Samples B1 and D were subjected to a standard blasting operation, whereby the outermost TiBN and TiN, respectively, layer was removed on the rake face of the inserts, using a mixture of water and alumina grains at a pressure of 2.4 bar. The appearance of the wear detection layer on the flank face, i.e., the face not exposed to the blasting media, after the blasting operation is found in Table 6.

TABLE 6
                Appearance of the
Sample          wear detection layer
B1 (invention)  Excellent
D (comparative) Good*
*Some inserts showed minor, but unacceptable, marks on the flank faces caused by vibrations and grinding of blasting media trapped between inserts and the walls of the confinement.

Thus, the wear resistant titanium boronitride layer according to the invention, when used as an outermost layer, has a much better resistance to defects that occasionally occur during normal production steps, particularly blasting treatment, hence resulting in a better production yield.

Claims

1. A tool for metal machining comprising a tool substrate of cemented carbide, cermet, ceramics or a super hard material, and a coating comprising an inner alumina layer and an outer titanium boronitride layer, wherein said layers are separated by one or more layers comprising an oxide layer other than an alumina layer.
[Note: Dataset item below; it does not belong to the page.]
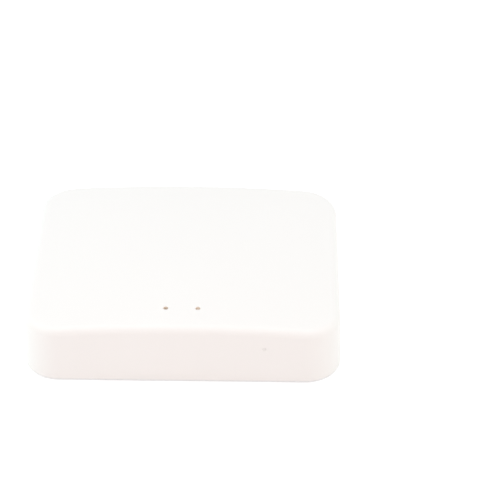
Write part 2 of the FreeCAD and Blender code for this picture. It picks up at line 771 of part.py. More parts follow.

2. A tool according to claim 1 wherein the titanium boronitride layer has a ratio TiB2:TiN phase, atom-%, of between 1:3 and 4:1.

3. A tool according to claim 1 wherein the titanium boronitride layer has a ratio TiB2:TiN phase, atom-%, of between 1:1 and 4:1.

4. A tool according to claim 1, wherein the titanium boronitride layer is the outermost layer of the coating.

5. A tool according to claim 1, wherein the alumina layer is of α-Al2O3.

6. A tool according to claim 1, wherein the oxide layer is of zirconium oxide, vanadium oxide, titanium oxide or hafnium oxide.

7. A tool according to claim 1, wherein the oxide layer has a thickness of 0.1 to 2 μm.

8. A tool according to claim 1, wherein the tool substrate is of cemented carbide.

9. A tool according to claim 1, wherein the tool is a cutting tool insert.

10. A tool according to claim 1, wherein the tool is a solid drill, a milling cutter or a threading tap.

11. Method of making a tool for metal machining comprising providing a tool substrate of cemented carbide, cermet, ceramics or a super hard material, and onto the substrate depositing a coating comprising an inner alumina layer, an oxide layer other than an alumina layer, and an outer titanium boronitride layer by using Chemical Vapour Deposition or Plasma Assisted Chemical Vapour Deposition.

12. Method of making a tool according to claim 11 wherein depositing the titanium boronitride layer setting the partial pressure ratio BCl3:TiCl4 in the gas mixture within the range of 1:6 to 2:1.

13. Method of making a tool according to claim 11 wherein depositing the titanium boronitride layer using a partial pressure ratio BCl3:TiCl4 in the gas mixture within the range of 1:2 to 2:1.

14. Method of making a tool according to claim 11, wherein the deposited oxide layer is of zirconium oxide, vanadium oxide, titanium oxide or hafnium oxide.